■ **Dataset section**:
* * * * * * * * *

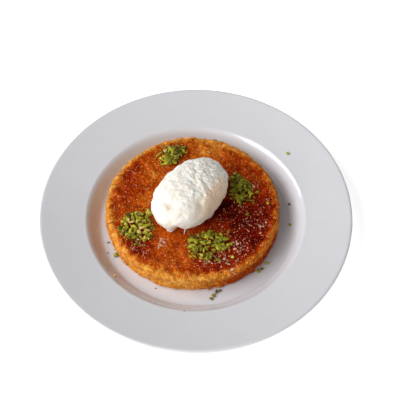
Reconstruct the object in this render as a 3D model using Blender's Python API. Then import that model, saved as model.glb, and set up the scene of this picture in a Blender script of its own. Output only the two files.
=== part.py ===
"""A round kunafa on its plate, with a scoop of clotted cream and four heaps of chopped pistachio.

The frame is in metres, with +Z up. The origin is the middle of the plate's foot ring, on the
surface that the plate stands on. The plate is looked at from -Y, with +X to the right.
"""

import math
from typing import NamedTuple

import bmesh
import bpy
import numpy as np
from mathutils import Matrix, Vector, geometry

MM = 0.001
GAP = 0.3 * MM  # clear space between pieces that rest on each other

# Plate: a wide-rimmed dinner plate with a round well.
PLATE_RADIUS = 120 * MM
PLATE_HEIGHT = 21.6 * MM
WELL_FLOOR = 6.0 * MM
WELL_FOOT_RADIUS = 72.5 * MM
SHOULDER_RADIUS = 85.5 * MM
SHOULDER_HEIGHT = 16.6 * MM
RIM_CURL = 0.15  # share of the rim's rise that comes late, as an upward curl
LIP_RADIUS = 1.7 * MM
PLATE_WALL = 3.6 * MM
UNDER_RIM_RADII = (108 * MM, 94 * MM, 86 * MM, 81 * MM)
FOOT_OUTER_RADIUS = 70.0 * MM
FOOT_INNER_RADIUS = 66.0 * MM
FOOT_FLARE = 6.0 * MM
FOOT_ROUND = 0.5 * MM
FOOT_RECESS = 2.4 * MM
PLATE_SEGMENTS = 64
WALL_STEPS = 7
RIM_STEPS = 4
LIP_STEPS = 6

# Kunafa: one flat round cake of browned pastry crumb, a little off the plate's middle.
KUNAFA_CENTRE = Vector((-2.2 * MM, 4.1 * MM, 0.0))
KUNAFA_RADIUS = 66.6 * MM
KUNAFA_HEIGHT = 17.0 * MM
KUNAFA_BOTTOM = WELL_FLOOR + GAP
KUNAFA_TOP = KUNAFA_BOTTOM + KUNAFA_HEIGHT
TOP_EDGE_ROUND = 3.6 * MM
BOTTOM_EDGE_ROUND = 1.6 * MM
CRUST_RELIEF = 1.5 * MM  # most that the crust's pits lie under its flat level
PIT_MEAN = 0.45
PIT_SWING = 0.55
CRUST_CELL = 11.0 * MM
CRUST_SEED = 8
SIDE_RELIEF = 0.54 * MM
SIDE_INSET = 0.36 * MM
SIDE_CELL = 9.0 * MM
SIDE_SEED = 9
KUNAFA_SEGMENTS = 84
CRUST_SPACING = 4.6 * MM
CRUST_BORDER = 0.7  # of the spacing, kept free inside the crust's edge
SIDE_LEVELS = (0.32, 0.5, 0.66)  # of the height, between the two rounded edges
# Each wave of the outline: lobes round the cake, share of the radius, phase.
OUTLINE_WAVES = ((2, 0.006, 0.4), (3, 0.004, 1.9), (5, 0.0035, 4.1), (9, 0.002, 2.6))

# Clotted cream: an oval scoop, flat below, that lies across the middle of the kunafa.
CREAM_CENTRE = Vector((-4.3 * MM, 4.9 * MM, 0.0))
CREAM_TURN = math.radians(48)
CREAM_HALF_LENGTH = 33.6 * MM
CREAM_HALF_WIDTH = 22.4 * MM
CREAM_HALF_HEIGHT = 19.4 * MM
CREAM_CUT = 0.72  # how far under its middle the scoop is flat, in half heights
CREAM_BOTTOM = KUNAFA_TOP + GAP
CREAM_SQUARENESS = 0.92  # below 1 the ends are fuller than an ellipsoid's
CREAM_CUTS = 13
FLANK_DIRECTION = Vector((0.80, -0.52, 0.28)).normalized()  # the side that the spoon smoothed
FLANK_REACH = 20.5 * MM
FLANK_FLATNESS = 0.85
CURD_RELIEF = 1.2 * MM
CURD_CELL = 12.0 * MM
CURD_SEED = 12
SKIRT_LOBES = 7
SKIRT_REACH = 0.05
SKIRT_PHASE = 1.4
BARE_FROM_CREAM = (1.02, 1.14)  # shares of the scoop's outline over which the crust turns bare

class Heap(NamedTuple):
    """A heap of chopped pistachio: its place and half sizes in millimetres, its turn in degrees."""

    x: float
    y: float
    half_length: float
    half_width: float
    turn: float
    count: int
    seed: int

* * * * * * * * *

■ **What is needed**: Reproduce the whole listing word for word.

■ **Right answer**:
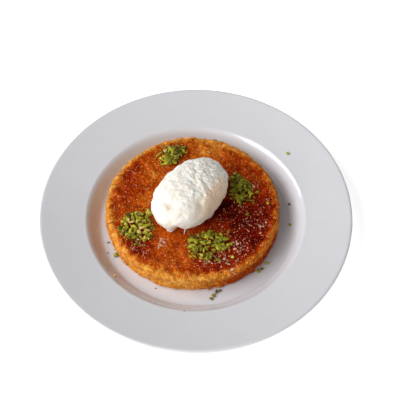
Reconstruct the object in this render as a 3D model using Blender's Python API. Then import that model, saved as model.glb, and set up the scene of this picture in a Blender script of its own. Output only the two files.
=== part.py ===
"""A round kunafa on its plate, with a scoop of clotted cream and four heaps of chopped pistachio.

The frame is in metres, with +Z up. The origin is the middle of the plate's foot ring, on the
surface that the plate stands on. The plate is looked at from -Y, with +X to the right.
"""

import math
from typing import NamedTuple

import bmesh
import bpy
import numpy as np
from mathutils import Matrix, Vector, geometry

MM = 0.001
GAP = 0.3 * MM  # clear space between pieces that rest on each other

# Plate: a wide-rimmed dinner plate with a round well.
PLATE_RADIUS = 120 * MM
PLATE_HEIGHT = 21.6 * MM
WELL_FLOOR = 6.0 * MM
WELL_FOOT_RADIUS = 72.5 * MM
SHOULDER_RADIUS = 85.5 * MM
SHOULDER_HEIGHT = 16.6 * MM
RIM_CURL = 0.15  # share of the rim's rise that comes late, as an upward curl
LIP_RADIUS = 1.7 * MM
PLATE_WALL = 3.6 * MM
UNDER_RIM_RADII = (108 * MM, 94 * MM, 86 * MM, 81 * MM)
FOOT_OUTER_RADIUS = 70.0 * MM
FOOT_INNER_RADIUS = 66.0 * MM
FOOT_FLARE = 6.0 * MM
FOOT_ROUND = 0.5 * MM
FOOT_RECESS = 2.4 * MM
PLATE_SEGMENTS = 64
WALL_STEPS = 7
RIM_STEPS = 4
LIP_STEPS = 6

# Kunafa: one flat round cake of browned pastry crumb, a little off the plate's middle.
KUNAFA_CENTRE = Vector((-2.2 * MM, 4.1 * MM, 0.0))
KUNAFA_RADIUS = 66.6 * MM
KUNAFA_HEIGHT = 17.0 * MM
KUNAFA_BOTTOM = WELL_FLOOR + GAP
KUNAFA_TOP = KUNAFA_BOTTOM + KUNAFA_HEIGHT
TOP_EDGE_ROUND = 3.6 * MM
BOTTOM_EDGE_ROUND = 1.6 * MM
CRUST_RELIEF = 1.5 * MM  # most that the crust's pits lie under its flat level
PIT_MEAN = 0.45
PIT_SWING = 0.55
CRUST_CELL = 11.0 * MM
CRUST_SEED = 8
SIDE_RELIEF = 0.54 * MM
SIDE_INSET = 0.36 * MM
SIDE_CELL = 9.0 * MM
SIDE_SEED = 9
KUNAFA_SEGMENTS = 84
CRUST_SPACING = 4.6 * MM
CRUST_BORDER = 0.7  # of the spacing, kept free inside the crust's edge
SIDE_LEVELS = (0.32, 0.5, 0.66)  # of the height, between the two rounded edges
# Each wave of the outline: lobes round the cake, share of the radius, phase.
OUTLINE_WAVES = ((2, 0.006, 0.4), (3, 0.004, 1.9), (5, 0.0035, 4.1), (9, 0.002, 2.6))

# Clotted cream: an oval scoop, flat below, that lies across the middle of the kunafa.
CREAM_CENTRE = Vector((-4.3 * MM, 4.9 * MM, 0.0))
CREAM_TURN = math.radians(48)
CREAM_HALF_LENGTH = 33.6 * MM
CREAM_HALF_WIDTH = 22.4 * MM
CREAM_HALF_HEIGHT = 19.4 * MM
CREAM_CUT = 0.72  # how far under its middle the scoop is flat, in half heights
CREAM_BOTTOM = KUNAFA_TOP + GAP
CREAM_SQUARENESS = 0.92  # below 1 the ends are fuller than an ellipsoid's
CREAM_CUTS = 13
FLANK_DIRECTION = Vector((0.80, -0.52, 0.28)).normalized()  # the side that the spoon smoothed
FLANK_REACH = 20.5 * MM
FLANK_FLATNESS = 0.85
CURD_RELIEF = 1.2 * MM
CURD_CELL = 12.0 * MM
CURD_SEED = 12
SKIRT_LOBES = 7
SKIRT_REACH = 0.05
SKIRT_PHASE = 1.4
BARE_FROM_CREAM = (1.02, 1.14)  # shares of the scoop's outline over which the crust turns bare

class Heap(NamedTuple):
    """A heap of chopped pistachio: its place and half sizes in millimetres, its turn in degrees."""

    x: float
    y: float
    half_length: float
    half_width: float
    turn: float
    count: int
    seed: int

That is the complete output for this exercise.